Common questions regarding the asset system, and how to use it on the technical side. This is not meant as artist level documentation, such questions should be answered in the user manual.

How to port my asset add-on to the Asset Browser/System?

One of the main goals of the asset project is to bring a standardized user and developer interface for a consistent asset browsing experience. There are numerous add-ons that implement their own asset management/browsing UI. Via the asset system, everybody should be able to use the native Asset Browser as the main place to access assets instead. This includes assets stored on the web, with on-demand downloading.

The asset system is still in early stages of development, and the Python API is only in the initial planning phases. That means, although this is a main goal of the overall project, we are by far not there yet. Blender is currently only able to recognize data-blocks as assets stored on the user's hard drive. This may already be enough for your use-case. Users or an add-on can download .blend files containing assets, and the blender-assets.cats.txt to some directory. This directory can then be registered as an asset library. There is also a way to display assets that are not stored on the hard drive. For that an add-on can generate .blend files with dummy data-block assets (with metadata and previews). After dragged into the scene, the add-on can download the actual asset and replace the dummy one with it. Many existing asset add-ons already worked this way, so it should be easy to move towards the Asset Browser. This is a workaround for until there is a proper asset system API for add-ons to use.

Python API

At this point, there is no proper Python API for the asset system yet, it is still in the planning. There are still ways to achieve commonly requested functionality through other parts of the Python API however.

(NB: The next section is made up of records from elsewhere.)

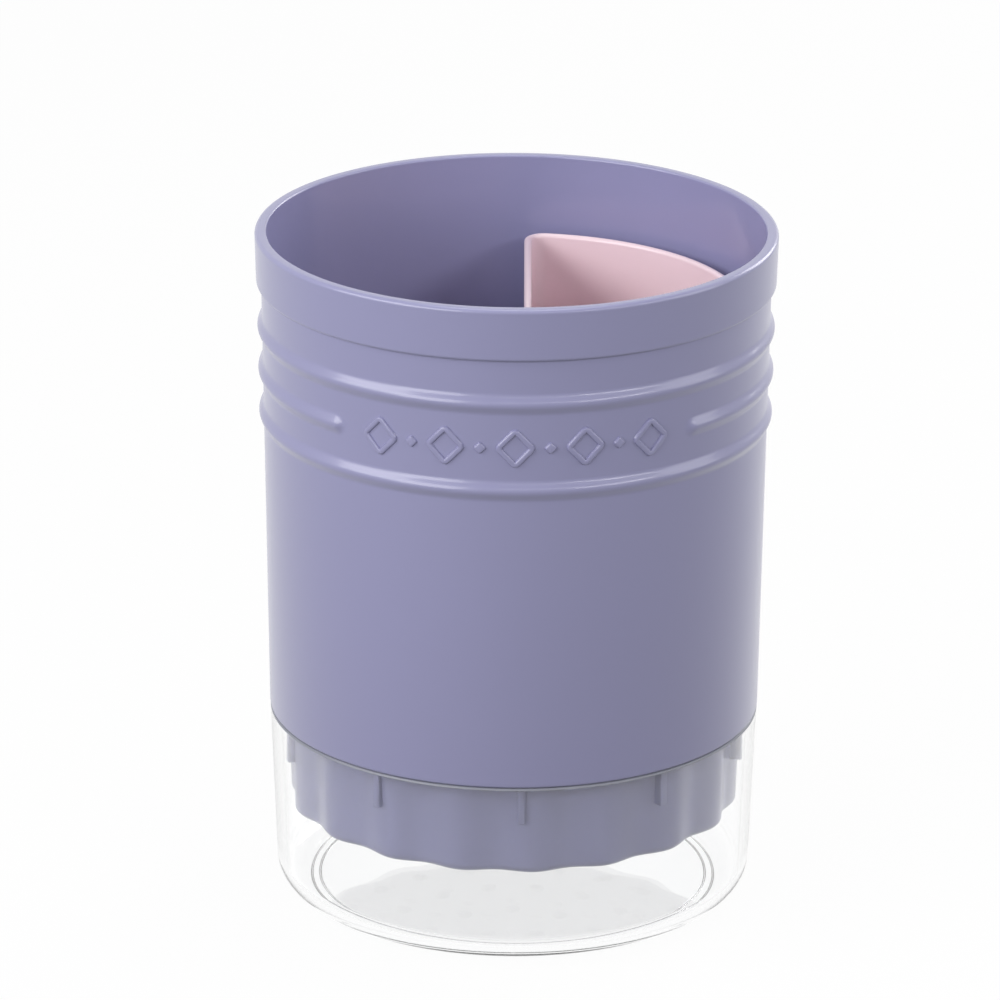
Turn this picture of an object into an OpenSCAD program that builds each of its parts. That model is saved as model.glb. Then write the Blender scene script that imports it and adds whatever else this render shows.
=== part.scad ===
// Round chopstick holder that drains. A tall open barrel stands with its fluted skirt in a clear drip cup,
// and a half-round divider cup stands inside the barrel.
// Millimetres, +Z up, origin on the table at the centre of the foot ring. The front is -Y.

/* [Barrel] */
// Outer diameter of the rim band
rim_d = 124; // [110:1:140]
// Wall thickness at the rim
rim_wall = 2.8; // [2.4:0.1:4]
// Height of the rim band
band_h = 12.6; // [8:0.1:15]
// How far the rim band stands out from the neck below it
band_step = 1.2; // [0.8:0.1:1.3]
// How much the rim band's radius shrinks towards its lower edge
band_taper = 0.3; // [0:0.1:0.6]
// Height from the shoulder to the rim
barrel_h = 119; // [100:1:150]
// How much the barrel's radius shrinks from the neck to the shoulder
barrel_taper = 1.6; // [0.5:0.1:2.5]
// Wall thickness just above the shoulder
barrel_wall = 2.2; // [1.6:0.1:3]
// Thickness of the inner ledge over the shoulder
ledge_t = 2.2; // [1.6:0.1:3]

/* [Rings round the barrel] */
// Height from the rim down to the middle of the first ring
ring_drop = 23.4; // [20:0.1:28]
// Distance from ring to ring
ring_pitch = 10.6; // [8:0.1:14]
// Height of each ring along the barrel
ring_w = 5.5; // [3:0.1:7]
// How far each ring stands out
ring_rise = 1.1; // [0.5:0.1:1.6]
// Angle at the front that the middle ring leaves open, in degrees
ring_gap = 87; // [60:1:140]

/* [Lozenge row] */
// Width of each open lozenge
lozenge_w = 10; // [6:0.1:11]
// Height of each open lozenge
lozenge_h = 10.6; // [6:0.1:11.5]
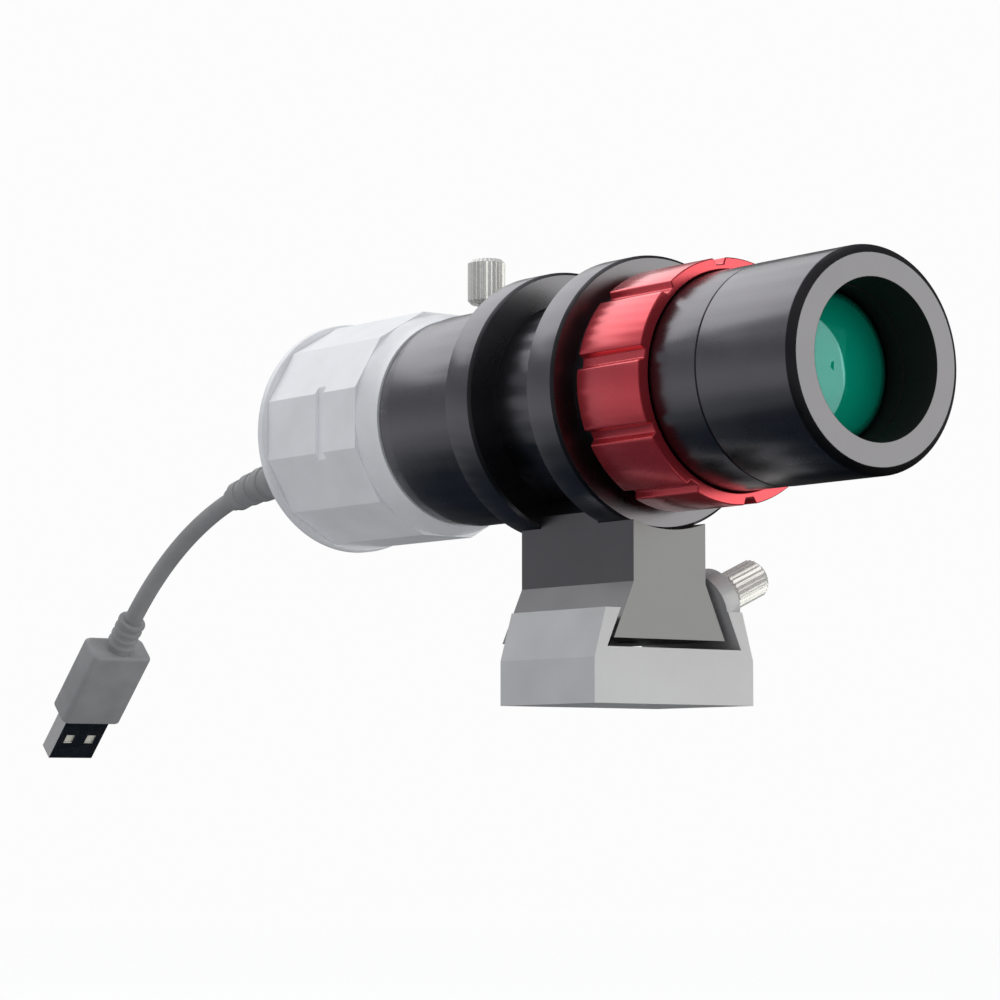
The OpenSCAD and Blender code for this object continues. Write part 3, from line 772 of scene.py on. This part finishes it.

How do I load custom previews?

There is no simple asset.load_custom_preview(filepath) method or similar available. But there are still two ways to do the job:

  • bpy.ops.ed.lib_id_load_custom_preview(): Attempts to load an image file from a filepath property (opens a File Browser if not set) to the active ID set in context.
    For example:
    override = context.copy()
    # Set context "id" member to some ID, e.g. a material.
    override["id"] = my_material
    with context.temp_override(**override):
      bpy.ops.ed.lib_id_load_custom_preview(filepath="path/to/image.png")
    
    Or to call the operator from a button:
    # Set layout context "id" member to some ID, e.g. a material.
    layout.context_pointer_set("id", my_material)
    props = layout.operator("ed.lib_id_load_custom_preview")
    props.filepath = "path/to/image.png"
    
  • bpy.types.ID.preview: ID assets (and currently all assets have to be IDs) share the ID's preview image. So the preview can be manipulated via the bpy.types.ImagePreview API. This allows loading a custom buffer into the preview.
    For example:
    buffer = ... # Some 32-bit RGBA buffer
    # Overwrite buffer of a material's preview image.